I will go ahead and assign this issue to myself. I am currently working on a framework that will make open_raw delay friendly.

My approach as of right now is as follows:

  1. Check if the expanded form of the data is too large for memory
  2. If the expanded form is too big, write large data variables to a temporary zarr store in chunks
  3. Lazy load the large data variables from the temporary zarr store into a dask array.
  4. Create an xarray DataArray from the dask arrays and assign them to the appropriate groups within set_groups
leewujung commented 2 years ago

@b-reyes : I am linking this to #489 because this set of approaches actually address the central memory expansion problem that makes echopype not practical to use, and solving it naturally requires under the hood of open_raw to be delay friendly as we all discussed last two meetings.

489 also links to the two problematic files for your testing. Note the expansion for the 89 MB file is particularly crazy.

b-reyes commented 2 years ago

In PR #774 we implemented a method that allows users to directly write large variables to a temporary zarr store. This method is currently only available for echosounders that fall under the EK60 or EK80 classification. As the PR only writes a subset of variables to zarr and only applies to EK60/EK80, I believe we only partially address this issue. Should we modify this issue and close it or keep it as is and move it to a different milestone?

leewujung commented 2 years ago

@b-reyes and I just talked about this: We think that this should just work, @b-reyes said he will test this and if it just works we'll close this.

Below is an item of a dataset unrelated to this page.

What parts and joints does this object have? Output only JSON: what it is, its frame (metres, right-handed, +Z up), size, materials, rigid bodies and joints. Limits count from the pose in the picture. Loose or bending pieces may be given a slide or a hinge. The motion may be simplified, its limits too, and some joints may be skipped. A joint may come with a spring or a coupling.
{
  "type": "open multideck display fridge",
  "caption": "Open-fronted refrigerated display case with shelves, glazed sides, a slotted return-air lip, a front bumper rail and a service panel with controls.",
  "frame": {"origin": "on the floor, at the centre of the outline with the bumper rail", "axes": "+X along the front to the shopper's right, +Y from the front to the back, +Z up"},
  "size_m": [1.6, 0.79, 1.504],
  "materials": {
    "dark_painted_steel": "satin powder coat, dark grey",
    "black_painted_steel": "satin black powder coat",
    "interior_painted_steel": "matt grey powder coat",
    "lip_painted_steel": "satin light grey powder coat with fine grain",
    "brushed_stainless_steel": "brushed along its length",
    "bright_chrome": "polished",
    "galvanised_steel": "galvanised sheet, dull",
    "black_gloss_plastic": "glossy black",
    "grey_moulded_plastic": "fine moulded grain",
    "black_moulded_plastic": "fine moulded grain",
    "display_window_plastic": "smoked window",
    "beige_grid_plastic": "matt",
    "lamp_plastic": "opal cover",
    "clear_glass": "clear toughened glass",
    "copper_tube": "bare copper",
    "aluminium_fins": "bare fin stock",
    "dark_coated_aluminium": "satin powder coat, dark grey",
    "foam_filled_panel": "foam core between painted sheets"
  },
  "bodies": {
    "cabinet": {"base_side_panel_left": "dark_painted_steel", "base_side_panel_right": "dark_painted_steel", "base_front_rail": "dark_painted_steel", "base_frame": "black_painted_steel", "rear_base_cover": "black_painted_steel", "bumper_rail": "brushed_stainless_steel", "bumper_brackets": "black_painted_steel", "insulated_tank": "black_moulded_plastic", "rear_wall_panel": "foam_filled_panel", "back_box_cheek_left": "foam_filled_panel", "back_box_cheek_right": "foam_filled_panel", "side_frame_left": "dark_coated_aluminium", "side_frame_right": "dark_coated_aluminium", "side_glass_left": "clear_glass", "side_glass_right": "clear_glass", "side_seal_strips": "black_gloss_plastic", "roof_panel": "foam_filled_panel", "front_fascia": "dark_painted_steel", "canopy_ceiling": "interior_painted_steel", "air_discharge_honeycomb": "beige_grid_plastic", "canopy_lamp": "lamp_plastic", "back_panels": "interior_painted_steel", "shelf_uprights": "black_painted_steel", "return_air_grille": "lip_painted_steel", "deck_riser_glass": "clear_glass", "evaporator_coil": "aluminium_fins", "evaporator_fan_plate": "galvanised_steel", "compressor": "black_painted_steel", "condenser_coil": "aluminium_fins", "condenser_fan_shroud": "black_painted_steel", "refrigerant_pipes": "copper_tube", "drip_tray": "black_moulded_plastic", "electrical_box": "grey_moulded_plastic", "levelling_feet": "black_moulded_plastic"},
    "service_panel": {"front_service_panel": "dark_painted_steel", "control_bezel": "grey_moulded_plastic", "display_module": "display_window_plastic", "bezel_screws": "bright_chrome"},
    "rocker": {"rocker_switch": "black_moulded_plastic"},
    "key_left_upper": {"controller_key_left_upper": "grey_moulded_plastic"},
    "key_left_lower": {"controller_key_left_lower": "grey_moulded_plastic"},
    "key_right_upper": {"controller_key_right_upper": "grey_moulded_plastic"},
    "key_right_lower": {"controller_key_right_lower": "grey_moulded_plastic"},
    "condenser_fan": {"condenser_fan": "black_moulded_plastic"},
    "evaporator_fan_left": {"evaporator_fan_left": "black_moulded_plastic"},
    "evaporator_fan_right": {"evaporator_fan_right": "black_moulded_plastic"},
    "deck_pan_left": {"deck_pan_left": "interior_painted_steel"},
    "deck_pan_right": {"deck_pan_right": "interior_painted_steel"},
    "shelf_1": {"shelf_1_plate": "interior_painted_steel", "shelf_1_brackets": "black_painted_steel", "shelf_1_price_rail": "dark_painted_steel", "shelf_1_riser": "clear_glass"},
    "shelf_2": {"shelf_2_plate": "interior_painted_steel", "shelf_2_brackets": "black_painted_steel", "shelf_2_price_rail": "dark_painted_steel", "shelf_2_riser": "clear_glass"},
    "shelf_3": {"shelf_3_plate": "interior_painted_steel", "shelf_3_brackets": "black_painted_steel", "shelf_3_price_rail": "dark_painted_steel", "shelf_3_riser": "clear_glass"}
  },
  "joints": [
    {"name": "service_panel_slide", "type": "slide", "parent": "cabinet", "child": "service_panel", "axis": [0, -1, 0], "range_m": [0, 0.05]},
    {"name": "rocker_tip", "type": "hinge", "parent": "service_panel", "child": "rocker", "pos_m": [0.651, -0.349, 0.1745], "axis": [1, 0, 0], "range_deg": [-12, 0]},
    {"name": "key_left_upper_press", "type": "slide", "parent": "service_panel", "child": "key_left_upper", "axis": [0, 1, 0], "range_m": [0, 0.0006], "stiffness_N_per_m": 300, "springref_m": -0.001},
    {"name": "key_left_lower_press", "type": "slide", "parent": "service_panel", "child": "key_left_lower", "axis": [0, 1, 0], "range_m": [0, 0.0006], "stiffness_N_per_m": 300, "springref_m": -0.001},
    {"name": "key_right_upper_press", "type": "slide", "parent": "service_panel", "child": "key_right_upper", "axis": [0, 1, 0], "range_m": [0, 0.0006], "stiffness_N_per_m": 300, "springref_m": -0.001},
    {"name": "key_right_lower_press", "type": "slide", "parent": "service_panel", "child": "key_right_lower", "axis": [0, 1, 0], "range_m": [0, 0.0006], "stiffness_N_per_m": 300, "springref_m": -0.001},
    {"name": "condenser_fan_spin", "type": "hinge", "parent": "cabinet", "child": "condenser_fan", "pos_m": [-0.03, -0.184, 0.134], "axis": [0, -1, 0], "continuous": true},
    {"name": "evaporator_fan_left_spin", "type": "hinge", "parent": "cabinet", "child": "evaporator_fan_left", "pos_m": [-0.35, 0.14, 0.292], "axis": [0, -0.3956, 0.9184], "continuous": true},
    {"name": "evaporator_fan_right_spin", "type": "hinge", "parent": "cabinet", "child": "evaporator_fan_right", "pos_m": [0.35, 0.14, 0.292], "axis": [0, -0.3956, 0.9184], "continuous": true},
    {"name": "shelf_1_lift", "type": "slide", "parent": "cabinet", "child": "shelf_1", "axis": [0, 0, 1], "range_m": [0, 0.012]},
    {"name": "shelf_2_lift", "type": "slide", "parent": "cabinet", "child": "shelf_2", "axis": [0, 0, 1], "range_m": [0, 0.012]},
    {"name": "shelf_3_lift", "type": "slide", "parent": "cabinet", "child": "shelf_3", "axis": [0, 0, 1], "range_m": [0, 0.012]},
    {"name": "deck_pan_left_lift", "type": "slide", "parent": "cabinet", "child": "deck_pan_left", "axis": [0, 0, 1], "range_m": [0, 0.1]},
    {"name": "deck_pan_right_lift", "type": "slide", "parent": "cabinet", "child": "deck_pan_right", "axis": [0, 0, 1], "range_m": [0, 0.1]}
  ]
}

b-reyes commented 2 years ago

I have looked into delaying the process of open_raw and to_zarr for a collection of files. In particular, I considered the 19 files obtained from our Watching a solar eclipse example notebook.

When setting open_raw(offload_to_zarr=False) (i.e. we DO NOT use the functionality introduced in PR #774) I was experiencing some runs where the memory would spike to an unreasonable level for the worker and then an error would be produced. When an error was produced, 1 file would not be written to zarr.

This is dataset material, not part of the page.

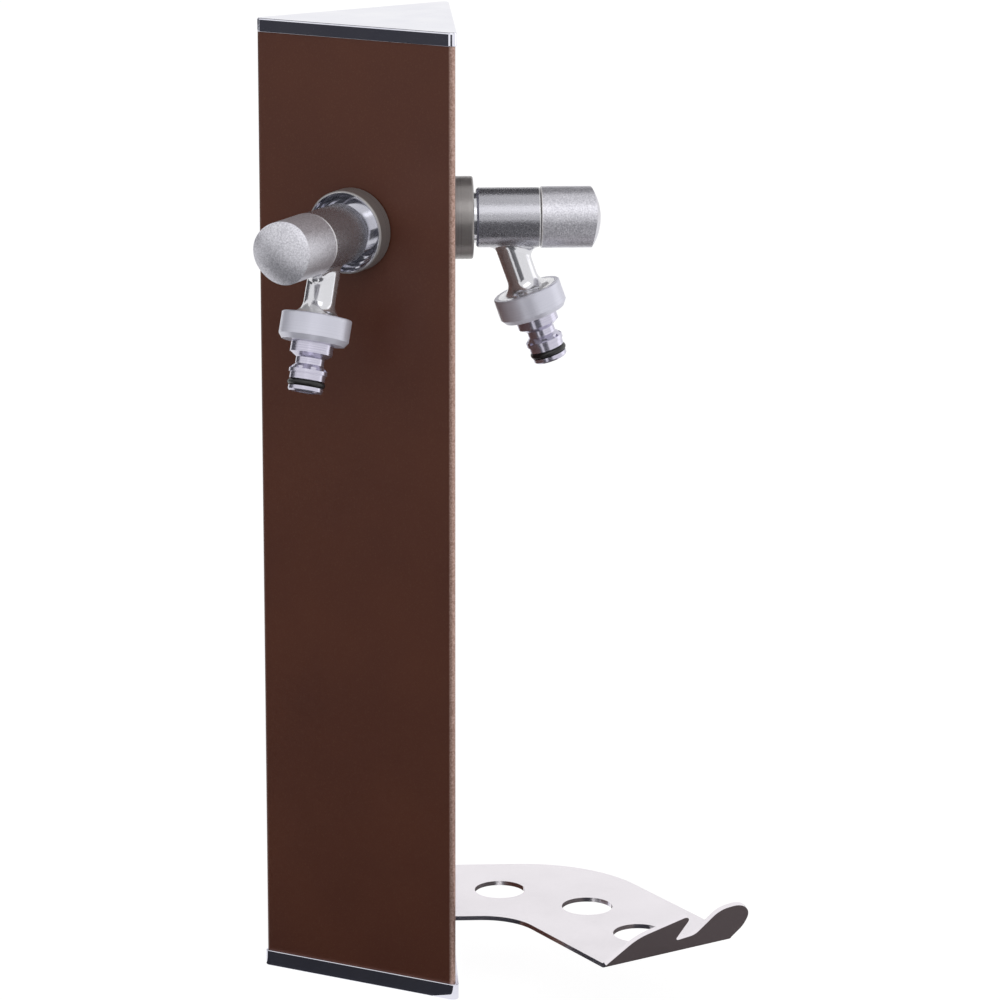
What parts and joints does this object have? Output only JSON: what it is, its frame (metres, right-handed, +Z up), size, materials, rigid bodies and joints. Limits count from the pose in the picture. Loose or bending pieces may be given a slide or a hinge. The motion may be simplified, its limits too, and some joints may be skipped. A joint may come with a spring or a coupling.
{
  "type": "garden standpipe",
  "caption": "Triangular garden water column for a wall, with quarter-turn taps on its front faces, click hose nipples and a bent steel hose holder at its foot.",
  "frame": {"origin": "under the column's axis, on the flat underside of the bottom cap", "axes": "+Z up along the column; +Y out of the flat back face, into the wall; the taps and the hose holder look towards -Y"},
  "size_m": [0.1878, 0.1752, 0.438],
  "materials": {
    "column_coat": "fine-textured satin brown powder coat",
    "cap_chrome": "polished chrome plate",
    "satin_chrome": "bead-blasted satin chrome plate",
    "bright_chrome": "polished chrome plate",
    "holder_steel": "fine satin stainless steel",
    "brass": "machined",
    "rubber": "matt black",
    "ceramic": "lapped",
    "screw_steel": "plain stainless steel",
    "block_aluminium": "as machined"
  },
  "bodies": {
    "standpipe": {"column": "column_coat", "top_cap": "cap_chrome", "bottom_cap": "cap_chrome", "foot_block": "block_aluminium", "cap_screw": "screw_steel", "hose_holder": "holder_steel", "holder_screws": "screw_steel", "holder_nuts": "screw_steel", "manifold": "brass", "near_escutcheon_seal": "rubber", "near_escutcheon": "bright_chrome", "near_tap_body": "satin_chrome", "near_port_washer": "rubber", "near_seat_washer": "rubber", "near_cartridge_housing": "brass", "near_fixed_disc": "ceramic", "near_union_nut": "satin_chrome", "near_nipple_gasket": "rubber", "near_hose_nipple": "bright_chrome", "near_nipple_ring": "rubber", "far_escutcheon_seal": "rubber", "far_escutcheon": "bright_chrome", "far_tap_body": "satin_chrome", "far_port_washer": "rubber", "far_seat_washer": "rubber", "far_cartridge_housing": "brass", "far_fixed_disc": "ceramic", "far_union_nut": "satin_chrome", "far_nipple_gasket": "rubber", "far_hose_nipple": "bright_chrome", "far_nipple_ring": "rubber"},
    "near_tap_handle": {"near_handle": "satin_chrome", "near_spindle": "brass", "near_turning_disc": "ceramic", "near_spindle_ring": "rubber", "near_handle_screw": "screw_steel"},
    "far_tap_handle": {"far_handle": "satin_chrome", "far_spindle": "brass", "far_turning_disc": "ceramic", "far_spindle_ring": "rubber", "far_handle_screw": "screw_steel"}
  },
  "joints": [
    {"name": "near_handle_turn", "type": "hinge", "parent": "standpipe", "child": "near_tap_handle", "pos_m": [-0.0593, -0.03423, 0.3488], "axis": [-0.866, -0.5, 0], "range_deg": [0, 90]},
    {"name": "far_handle_turn", "type": "hinge", "parent": "standpipe", "child": "far_tap_handle", "pos_m": [0.0593, -0.03423, 0.3488], "axis": [0.866, -0.5, 0], "range_deg": [0, 90]}
  ]
}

When setting open_raw(offload_to_zarr=True) (i.e. we DO use the functionality introduced in PR #774) our memory consumption maintained a steady level and I never experienced a scenario where an error was produced.

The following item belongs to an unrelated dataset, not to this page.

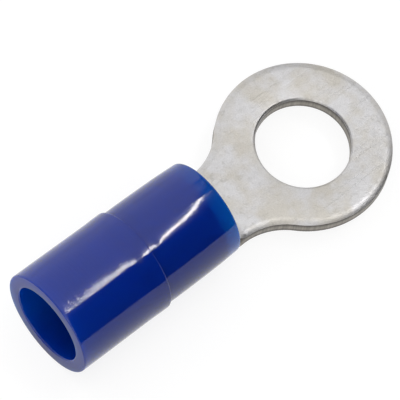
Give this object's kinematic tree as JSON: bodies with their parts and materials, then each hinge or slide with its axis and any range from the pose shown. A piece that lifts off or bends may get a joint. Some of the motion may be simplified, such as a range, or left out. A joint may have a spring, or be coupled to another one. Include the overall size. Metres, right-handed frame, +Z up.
{
  "type": "insulated ring terminal",
  "caption": "Nylon-insulated crimp ring terminal: flat tin-plated ring tongue and rolled wire barrel under a stepped blue sleeve with a funnel wire entry.",
  "frame": {"origin": "centre of the stud hole on the underside of the tongue", "axes": "+X along the barrel from the wire entry to the ring's tip, +Z up from the tongue's underside"},
  "size_m": [0.019, 0.008, 0.005],
  "materials": {
    "tinned_copper": "satin tin plate on copper strip",
    "blue_nylon": "glossy translucent blue nylon"
  },
  "bodies": {
    "root": {"terminal": "tinned_copper", "sleeve": "blue_nylon"}
  },
  "joints": []
}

For future reference, here is a code snippet that implements the core of the runs. For this code, desired_raw_file_paths are paths to my LOCAL copies of the 19 OOI files. Additionally, here I use Dask Futures instead of dask.delayed as I noticed a small reduction in runtime, however, memory consumption is similar with dask.delayed.

def ed_to_zarr(path_to_file, s_model, offload, storage_path, compute):

    ed = ep.open_raw(raw_file=path_to_file, sonar_model=s_model, 
                     offload_to_zarr=offload)

    # base zarr file name off of raw file name
    zarr_name = path_to_file.split('/')[-1].rstrip('.raw') + '.zarr'

    ed.to_zarr(storage_path + zarr_name, compute=compute)

    # remove the temporary directory and EchoData object 
    # to ensure the memory is released immediately 
    if offload:
        del ed.parsed2zarr_obj.temp_zarr_dir

    del ed

write_path = './OOI_zarrs_ep_ex/temp/'
direct_to_zarr = True
sonar_model = "ek60"
num = len(desired_raw_file_paths)

futures = client.map(ed_to_zarr, desired_raw_file_paths, [sonar_model]*num,
                         [direct_to_zarr]*num, [write_path]*num, [True]*num)

# block futures to make sure all of them complete 
[f.result() for f in futures]

Additionally, I used Dask's MemorySampler to get the memory consumption of the above code. For these results, I was using echopype v0.6.2, a MacBook Pro with an Apple M1 Pro chip, and a local cluster with 5 workers, 10 cores, and 16 GiB of memory. mem_prof_dask_futures_19_ooi_files

leewujung commented 2 years ago

Awesome, it's great to see that the new functionality in v0.6.2 just works for delay/parallelizing the conversion! I think we can close this issue and utilize the results here and refine on the workflow side (I.e. in the recipe idea I mentioned a few times, we can make parallel conversion an option in the config for folks who need and have resources to do so.)

One thing we may want to revisit at some point later is the to_netcdf counterpart, but let's prioritize the combine_echodata issues, since there's the NCZarr implementation already.